Beauty and Lifestyle Expert
What does SPF 50 mean? How effective is it and what is the biggest difference between it and say, SPF 15+? We answer those questions and more in your ultimate guide to getting your facts on factor 50+ straight.
What does SPF 50+ mean?
Even though Australians have the highest rate of skin cancer in the world, we are the least protected. Only a year ago, our SPF ratings were reviewed and – in keeping with Europe– higher SPF factors are now available on Aussie shores.
A sunscreen’s Sun Protection Factor (SPF) represents the length of time that protected skin can be exposed to the sun’s UVB rays before it begins to burn. Higher SPF sunscreens, like SPF 50+, will protect 50 times longer than unprotected skin, when applied as recommended.
“SPF values assume that sunscreens are applied in amounts similar to the ones used in laboratory testing i.e. 2 mg/cm2,” points out Dr Michelle Hunt, Director, Inner Sydney Dermatology. “In reality, most people apply only a quarter to half this amount, and fail to reapply after 2-3 hours, so the actual SPF achieved is often much lower that the value on the label.”
The easiest way to look at it is in terms of percentages: SPF 15 filters out approximately 93% of UVB rays, SPF 30 keeps out 97% and SPF 50 keeps out 98%.“They may seem like negligible differences, but if you are light-sensitive, or have a history of skin cancer, those extra percentages will make a difference,” she notes. “And given that people do not usually apply enough sunscreen to achieve the labelled SPF, these differences are further amplified.”
New Australian and NZ sunscreen standards also require that for a product to be labelled “broad spectrum”, the UVA protection factor must be at least 1/3 of the SPF, so a higher SPF will also mean better UVA protection
All sunscreens should be applied evenly to clean, dry skin 20-30 minutes before going in the sun, and re-applied every two hours or after swimming, towelling, exercising/sweating. Sunscreens should be applied after moisturizer. “One of the mistakes people make is not applying enough. Around two tablespoons (35-40 ml) should be applied to sun exposed areas,”
“Both UVA and UVB damage the DNA in skin cells and suppress skin immunity leading to the formation of pre-cancers and skin cancers,” says Dr Hunt. “UVA penetrates the deeper layers of the skin, and exposure has been linked to an increased risk of melanoma and premature ageing of the skin.”

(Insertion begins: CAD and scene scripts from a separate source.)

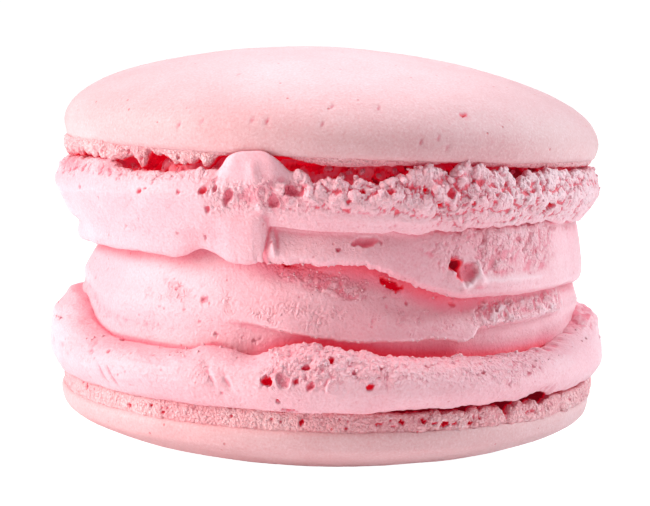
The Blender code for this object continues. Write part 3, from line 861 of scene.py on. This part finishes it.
def upper_fold():
    """The fold under the ring. It is hidden behind the lobe on the left."""
    def outline(angle):
        left = ease(-12.4, -15.0, angle) * (1.0 - ease(-150.0, -178.0, angle))
        edge = fold_edge(angle) + 0.6 * left
        crease = crease_height(angle)
        fold = 22.5 + 0.25 * hump(angle, 60.0, 55.0) - 0.75 * left
        waist = 22.0 - 0.5 * left + 0.4 * span(angle, 18.0, 52.0, 6.0)
        round_ = hump(angle, 90.0, 34.0)
        return [
            (0.0, 19.4), (18.0, 19.4), (20.2, edge + 1.0), (21.2 - 0.4 * left, edge + 0.25),
            (21.85 - 0.7 * left - 0.3 * round_, edge),
            (fold - 0.08 - 0.2 * round_, edge + 0.35 + 0.1 * round_), (fold, edge + 0.8 + 0.9 * round_),
            (mix(fold, waist, 0.4), mix(edge, crease, 0.55 + 0.1 * round_)), (waist, crease - 0.35),
            (21.95 - 0.5 * left, crease + 0.1), (21.0 - 0.3 * left, crease + 0.7), (0.0, crease + 1.1),
        ]

    skin = Skin(outline, 960, 60, (2.6, 9.6), 0.52)
    outer = span(skin.level, 2.8, 9.4, 0.4)
    face = (4.5, 9.4)
    skin.relief += 0.12 * outer * skin.rough(91, 4.5, 2)
    # a bright lip runs along the edge on the right, and curls up beside the hole
    lip = bell(skin.height, 17.7 + 0.004 * (skin.turn - 32.0), 0.3)
    skin.relief += 0.2 * outer * span(skin.turn, 31.5, 52.0, 1.5) * lip
    curl = bell(skin.turn + 0.8 * (skin.height - 18.0), 32.0, 1.0) * bell(skin.height, 18.1, 0.45)
    skin.relief += 0.5 * outer * curl
    # a torn drip hangs beside the lobe
    drip = bell(skin.turn - 0.6 * (21.6 - skin.height), -11.6, 0.5)
    skin.relief += 0.3 * outer * drip * span(skin.height, 19.9, 21.7, 0.3)
    skin.settle()
    torn = skin.rough(92, 2.0, 4, 0.6)
    rough = ease(16.0, 30.0, skin.turn + 5.0 * torn) * span(skin.height, 18.6, 23.5, 0.6)
    rough = outer * rough * (1.0 - 0.85 * ease(50.0, 60.0, skin.turn + 3.0 * torn)) * ease(-0.7, -0.2, torn)
    skin.relief += 0.27 * rough * (crumbs(94, skin.points * (1.0, 1.0, 1.3), 1.0) - 1.0)
    whipped(skin, 95, outer * (1.0 - 0.65 * span(skin.turn, -11.0, 22.0, 4.0)), 0.9)
    skin.settle()
    skin.pit(2.0, 20.4, 0.18, 0.25, rows=face, red=0.5)
    skin.pit(7.5, 20.95, 0.4, 0.5, wide=2.2, rim=0.12, rows=face, red=0.3)
    skin.pit(-11.4, 20.8, 0.16, 0.5, wide=0.5, rows=face, red=0.8)
    skin.pit(28.6, 18.6, 0.95, 0.45, rim=0.2, wide=1.0, lean=-0.45, rows=(3.9, 9.4), red=0.55)
    skin.pit(25.8, 19.15, 0.62, 1.6, rim=0.08, wide=1.2, lean=-0.5, rows=(3.9, 9.4), red=1.25)
    skin.pit(27.0, 18.6, 0.3, 0.35, rim=0.0, wide=1.6, lean=-0.9, rows=(3.9, 9.4), red=0.8)
    skin.pit(44.0, 20.2, 0.2, 0.4, wide=0.6, rows=face, red=0.5)
    for angle, height, size in ((37, 20.6, 0.14), (33, 21.0, 0.12), (40, 19.4, 0.14), (48, 19.8, 0.12)):
        skin.pit(angle, height, size, 1.5 * size, rows=face, red=0.6)
    skin.settle()
    # painted shade in dents and highlights on bumps
    skin.paint_dip_shade(0.45, 2, 0.002, 0.05, outer)
    skin.paint_dip_shade(0.4, 6, 0.04, 0.24, outer)
    # painted shade under the ring, a faint painted shade on the right front side, and crimson shade in the
    # crease beside the lobe
    shade_under_ring = 0.3 * ease(0.5, -0.1, crease_height(skin.turn) - skin.height) * outer
    shade_under_ring = np.maximum(shade_under_ring, 0.15 * span(skin.turn, 10.0, 34.0, 6.0) * outer)
    shade_beside_lobe = 0.6 * bell(skin.turn, -12.6, 0.8) * outer
    skin.paint_shade(shade_under_ring)
    skin.paint_shade(shade_beside_lobe)
    # painted light at the hole: shade in its upper left, and a highlight on the curled lip of its lower right
    # rim
    window, offset = skin.near(28.6, 18.6, 2.4, (3.9, 9.4))
    side = np.hypot(offset[..., 0], offset[..., 1]) * np.sign(offset[..., 0])
    away = np.hypot(side / 1.2, offset[..., 2])
    rim_highlight = ease(-0.2, 0.6, (side - offset[..., 2]) / np.maximum(away, 0.1))
    shady = ease(-0.1, 0.7, -(side + 0.5 * offset[..., 2]) / np.maximum(away, 0.1)) * bell(away, 0.7, 0.28)
    skin.hollow[:, window] = np.maximum(skin.hollow[:, window], 0.8 * shady)
    skin.hollow[:, window] = mix(skin.hollow[:, window], -0.8, 0.85 * rim_highlight * bell(away, 1.08, 0.2))
    # painted highlight along the lip on the right
    lip_highlight = span(skin.turn, 31.5, 50.0, 2.0) * bell(skin.height, 17.85, 0.22)
    skin.shift(-0.7, 0.7 * lip_highlight)
    skin.grain = np.maximum(0.8 * rough, 0.12 * outer)
    return skin


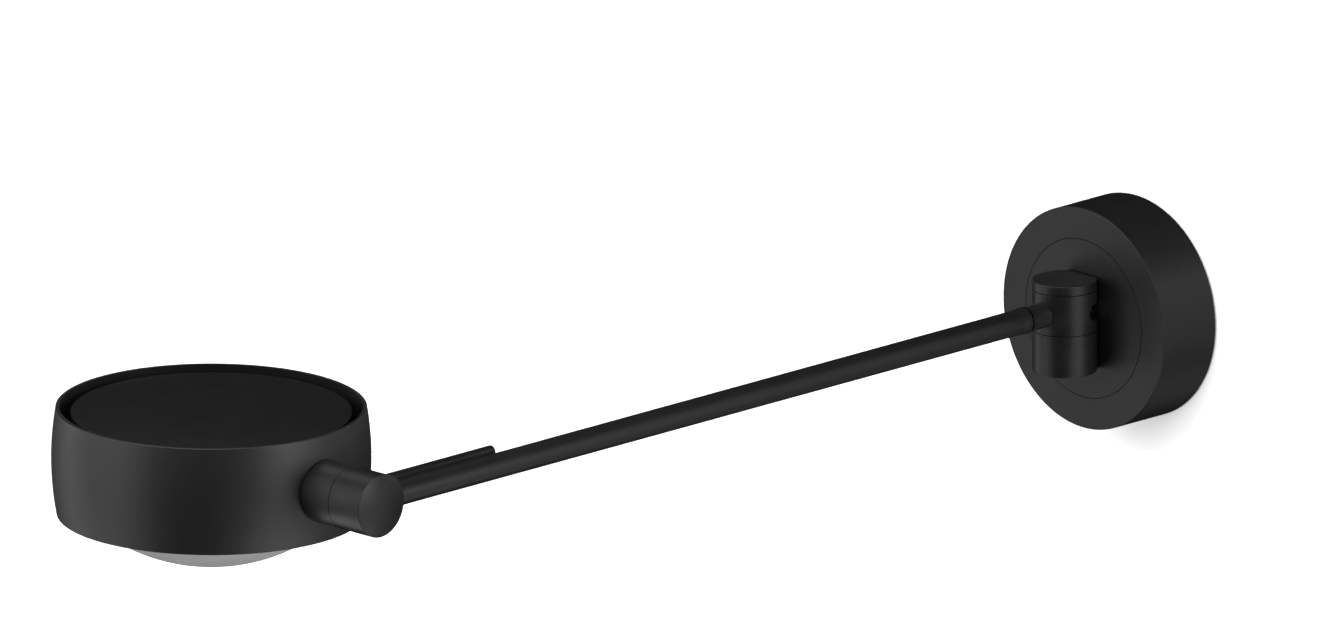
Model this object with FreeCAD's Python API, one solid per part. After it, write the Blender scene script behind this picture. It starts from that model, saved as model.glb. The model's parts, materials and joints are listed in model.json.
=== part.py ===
"""Wall-mounted swing-arm reading light: round rose, vertical hinge, straight arm that
rolls about its own axis, and a drum head with a domed lens that tilts on a cross joint.

Units are millimetres. The origin is the centre of the rose's back, on the wall plane
y = 0. The light reaches out along -Y and +Z is up. Every solid is drawn at rest.
"""
import FreeCAD, Part
import math
import os

Vector = FreeCAD.Vector
X = Vector(1, 0, 0)
Y = Vector(0, 1, 0)
Z = Vector(0, 0, 1)

# Fits
SEAM = 0.3            # open line between two turned parts that turn on each other
RUN = 0.05            # radial clearance of a shaft in its bush
SEAT = 0.02           # radial clearance of a part fixed in a hole
PASS = 0.1            # radial clearance of a screw or lead that only passes through
BREAK = 1.0           # how far a cutter reaches past the face that it opens

# Wall rose, a turned cup over a sheet steel bracket
ROSE_R = 44.0
ROSE_DEPTH = 27.9
ROSE_WALL = 2.5
ROSE_EDGE = 0.3
BRACKET_R = 40.8
BRACKET_T = 2.0
CABLE_OPENING_R = 11.0
SLOT_SPACING = 60.0
SLOT_WIDTH = 4.5
SLOT_LENGTH = 9.0
GRUB_ANGLES = (-110.0, -70.0)    # seen from the room, from +X towards +Z
GRUB_R = 2.0
GRUB_Y = -7.0
GRUB_HEAD = 43.3                 # from the rose's axis
GRUB_LENGTH = 7.4
GRUB_HOLE_R = 2.2                # in the cover
LUG_IN = 36.5                    # bracket's threaded lugs, from the rose's axis
LUG_OUT = 40.0
LUG_HALF = 4.0
LUG_FRONT_Y = -11.0
HOOK_HALF_X = 6.0                # bracket's top hook and the cover's catch behind it
HOOK_LOW_Z = 38.0
HOOK_T = 2.0
HOOK_FRONT_Y = -9.0
HOOK_LIP_Y = -7.6
HOOK_LIP = 0.9
CATCH_HALF_X = 5.0
CATCH_LOW_Z = 40.35
CATCH_FRONT_Y = -7.3
CATCH_BACK_Y = -5.2

# Inner disc that carries the hinge, flush in the front of the rose
DISC_R = 31.4
DISC_SEAM = 0.25         # open line round the disc
DISC_FLANGE_T = 3.0
DISC_HUB_R = 26.0
DISC_BACK_Y = -17.5
LEDGE_R = 26.4
LEDGE_T = 3.0
DISC_SCREW_PCR = 29.2
DISC_SCREW_R = 1.48
DISC_SCREW_END = 2.0             # screw length beyond the ledge
DISC_SCREW_HOLE_R = 1.6
DISC_SCREW_ANGLES = (45.0, 135.0, 225.0, 315.0)

# Driver, terminal block and leads inside the rose. Screw places are (x, z).
MODULE_SCREW_R = 1.5
MODULE_SCREWS = [(-26.5, -21.5), (26.5, -21.5), (0.0, 30.5)]
EARTH_SCREW = [(-24.0, 15.0)]
DRIVER_HALF_X = 22.0
DRIVER_LOW_Z = -31.5
DRIVER_TOP_Z = -11.5
DRIVER_FRONT_Y = -15.0
DRIVER_WALL = 1.5
EAR_T = 2.0                      # fixing ears of the driver case and the terminal block
DRIVER_EAR = 8.0
DRIVER_EAR_LOW_Z = -25.5
DRIVER_EAR_TOP_Z = -17.5
CIRCUIT_HALF_X = 19.5
CIRCUIT_LOW_Z = -29.0
CIRCUIT_TOP_Z = -14.5
CIRCUIT_BACK_Y = -3.0
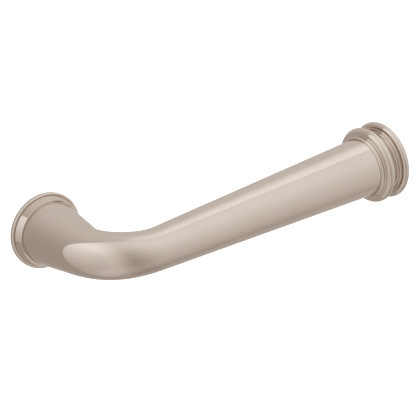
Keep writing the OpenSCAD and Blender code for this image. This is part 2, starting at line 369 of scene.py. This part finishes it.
def make_brass(name, scale):
    """Machined brass with turning marks across an axis: scale is large along that axis."""
    material, tree, shader = new_material(name, (0.80, 0.62, 0.30), 1, 0.25)
    marks = noise(tree, coordinates(tree, scale), 90, 4, 0.65)
    patina = noise(tree, coordinates(tree), 70, 3)
    tone = mix_color(tree, remap(tree, patina, 0.3, 0.7, 0, 1), (0.70, 0.52, 0.24), (0.84, 0.67, 0.36))
    # Painted shade: the creases are darkened towards a deep brown.
    tone = mix_color(tree, painted_crease_shade(tree), tone, (0.42, 0.29, 0.12))
    tone = mix_color(tree, edges(tree), tone, (0.90, 0.76, 0.46))
    tree.links.new(tone, shader.inputs["Base Color"])
    tree.links.new(remap(tree, marks, 0.3, 0.7, 0.2, 0.36), shader.inputs["Roughness"])
    bump(tree, shader, marks, 0.25, 0.00006)
    return material


def make_steel():
    """Drawn stainless steel, satin."""
    material, tree, shader = new_material("stainless_steel", (0.60, 0.59, 0.57), 1, 0.28)
    grain = noise(tree, coordinates(tree), 1800, 3, 0.6)
    cloud = noise(tree, coordinates(tree), 160, 2)
    tone = mix_color(tree, remap(tree, cloud, 0.3, 0.7, 0, 1), (0.53, 0.52, 0.50), (0.64, 0.63, 0.61))
    tone = mix_color(tree, edges(tree), tone, (0.74, 0.73, 0.71))
    tree.links.new(tone, shader.inputs["Base Color"])
    tree.links.new(remap(tree, grain, 0.3, 0.7, 0.2, 0.36), shader.inputs["Roughness"])
    bump(tree, shader, grain, 0.12, 0.00003)
    return material


def make_soft(name, dark, light, scale, roughness, depth):
    """A non-metal with fine grain: its colours, the grain's scale, its roughness and its depth."""
    material, tree, shader = new_material(name, light, 0, roughness)
    grain = noise(tree, coordinates(tree), scale, 4, 0.6)
    cloud = noise(tree, coordinates(tree), scale / 12, 2)
    tone = mix_color(tree, remap(tree, cloud, 0.35, 0.65, 0, 1), dark, light)
    worn = tuple(min(1, c * 1.12 + 0.01) for c in light)
    tone = mix_color(tree, edges(tree), tone, worn)
    tree.links.new(tone, shader.inputs["Base Color"])
    spread = remap(tree, grain, 0.3, 0.7, roughness - 0.07, min(1, roughness + 0.07))
    tree.links.new(spread, shader.inputs["Roughness"])
    bump(tree, shader, grain, 0.4, depth)
    return material


def make_foam():
    """Fine closed-cell foam: rounded cells with dark gaps."""
    material, tree, shader = new_material("foam_rubber", (0.06, 0.06, 0.06), 0, 0.85)
    cells = tree.nodes.new("ShaderNodeTexVoronoi")
    cells.inputs["Scale"].default_value = 2600
    tree.links.new(coordinates(tree), cells.inputs["Vector"])
    distance = cells.outputs["Distance"]
    gaps = remap(tree, distance, 0.1, 0.6, 0, 1)
    tone = mix_color(tree, gaps, (0.085, 0.083, 0.08), (0.025, 0.025, 0.025))
    tree.links.new(tone, shader.inputs["Base Color"])
    tree.links.new(remap(tree, distance, 0, 0.7, 0.75, 0.95), shader.inputs["Roughness"])
    bump(tree, shader, distance, 0.6, 0.0001)
    return material


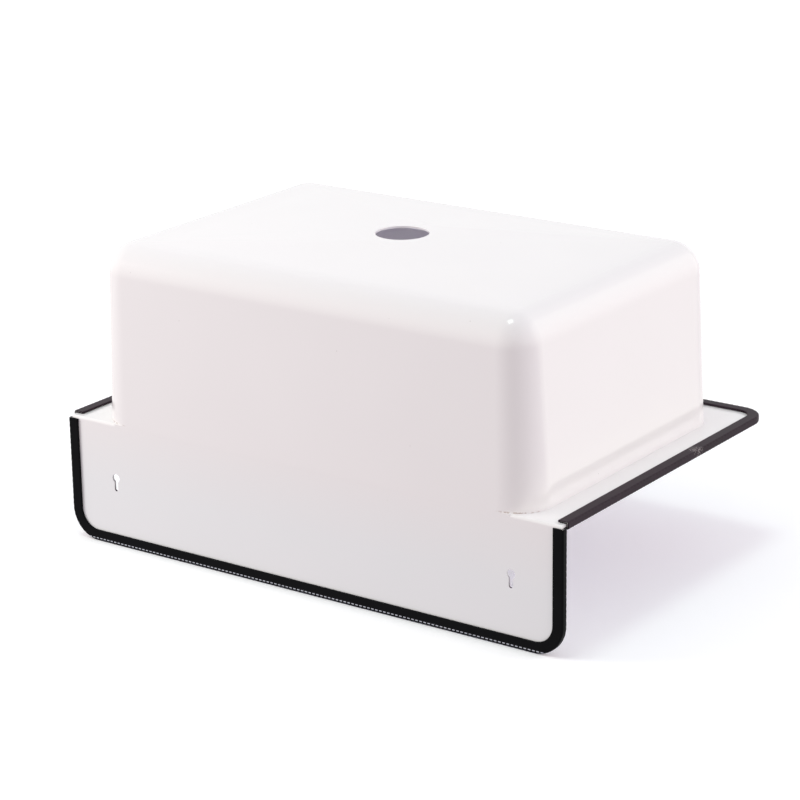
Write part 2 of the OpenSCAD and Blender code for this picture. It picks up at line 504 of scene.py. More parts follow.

It’s a myth that you can’t get burnt if wearing an SPF 50 sunscreen, says Dr Hunt. As a general rule, the higher the SPF, the more protection against sunburn and skin damage, however, you can still burn while wearing SPF 50 sunscreen, she notes. SPF tells us how much longer we can be exposed to UVB without burning, compared to if we were not wearing any sunscreen. But it is almost impossible to convert SPF to an actual ‘safe time’ in the sun because of varying environmental factors such as latitude, altitude, day and time of year. “The other problem is that people generally don’t apply enough sunscreen and forget to re-apply after sweating and swimming so the actual SPF is usually a lot less than the tests indicate.”
The Must Dos:
- Look for an SPF 50+, broad spectrum, photostable sunscreen (that is water resistant if swimming etc.). Store below 30 degrees Celsius.
- Check the use-by date and discard 12 months after opening.
- Apply after moisturiser, and allow a few minutes to soak in before applying make-up.
- Insect repellents reduce a sunscreen’s SPF, so re-apply more often.